As despair overwhelms everyone in the fleet, including key players like Roslin and Adama, one beloved member succumbs to it, and we find out the identity of the final Cylon

Battlestar Galactica

(Carole Segal/SCI FI Channel)

‘Battlestar Galactica’ Recap: Revelations and goodbyes

And here we are again, true believers. It has been a long time since we were together like this — good holidays? Excellent. Say hi to your mother for me — but I couldn’t tell you how glad I am to see you. Why? Because this is Battlestar Galactica and, unlike some shows I’d been recapping (cough-Heroes-cough), I was looking forward to its return.

When we last saw the rag-tag fleet, they’d found Earth, and the joy of homecoming was almost immediately supplanted by despair as the Colonial Geiger counters revealed humanity’s home was a radioactive wasteland. (Somewhere, Col. Taylor is nodding in silent sympathy.) And that’s where we pick up: on desolation’s shore with everyone — human and Cylon alike — aimlessly looking for pieces to pick up.

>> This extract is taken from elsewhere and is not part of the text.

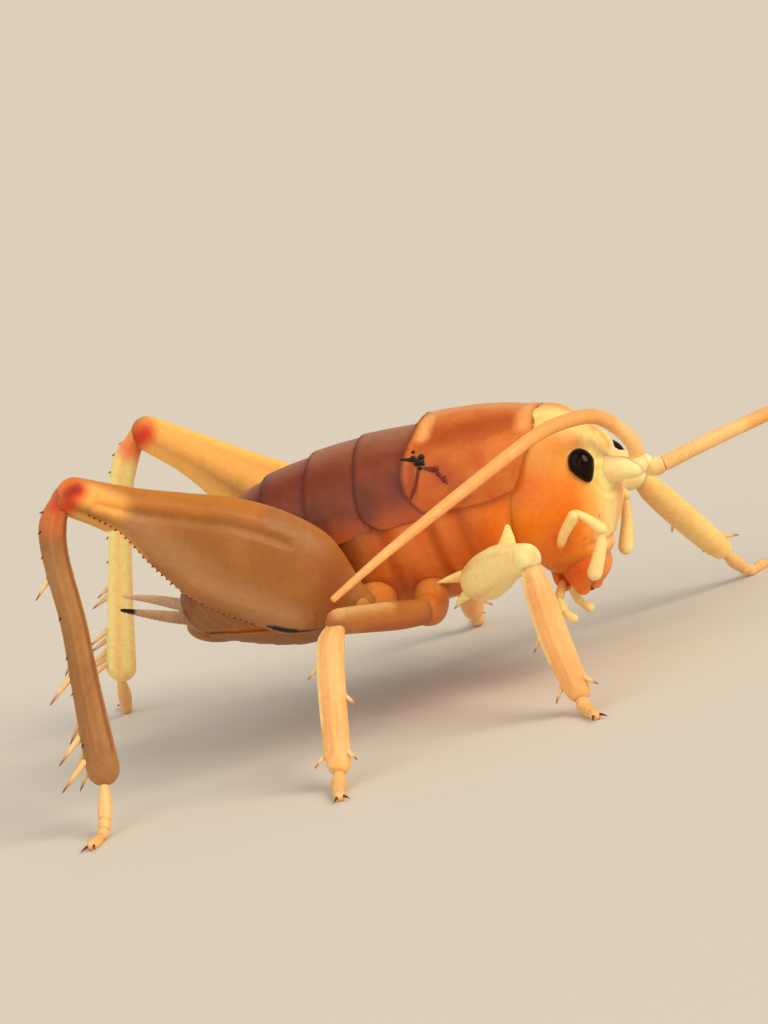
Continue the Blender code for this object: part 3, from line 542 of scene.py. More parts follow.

Hope in the fleet had been hanging by a thread for years — the only thing that kept them going was the vague idea of salvation on Earth. With that hope gone, nuked two millennia ago, what are people to do? Where do they turn? To each other? Not quite. Disappointment on so vast a scale is impossible to communicate — which is why Roslin can’t even bear to address her people. How can you trust anything, even yourself when faith is so thoroughly betrayed?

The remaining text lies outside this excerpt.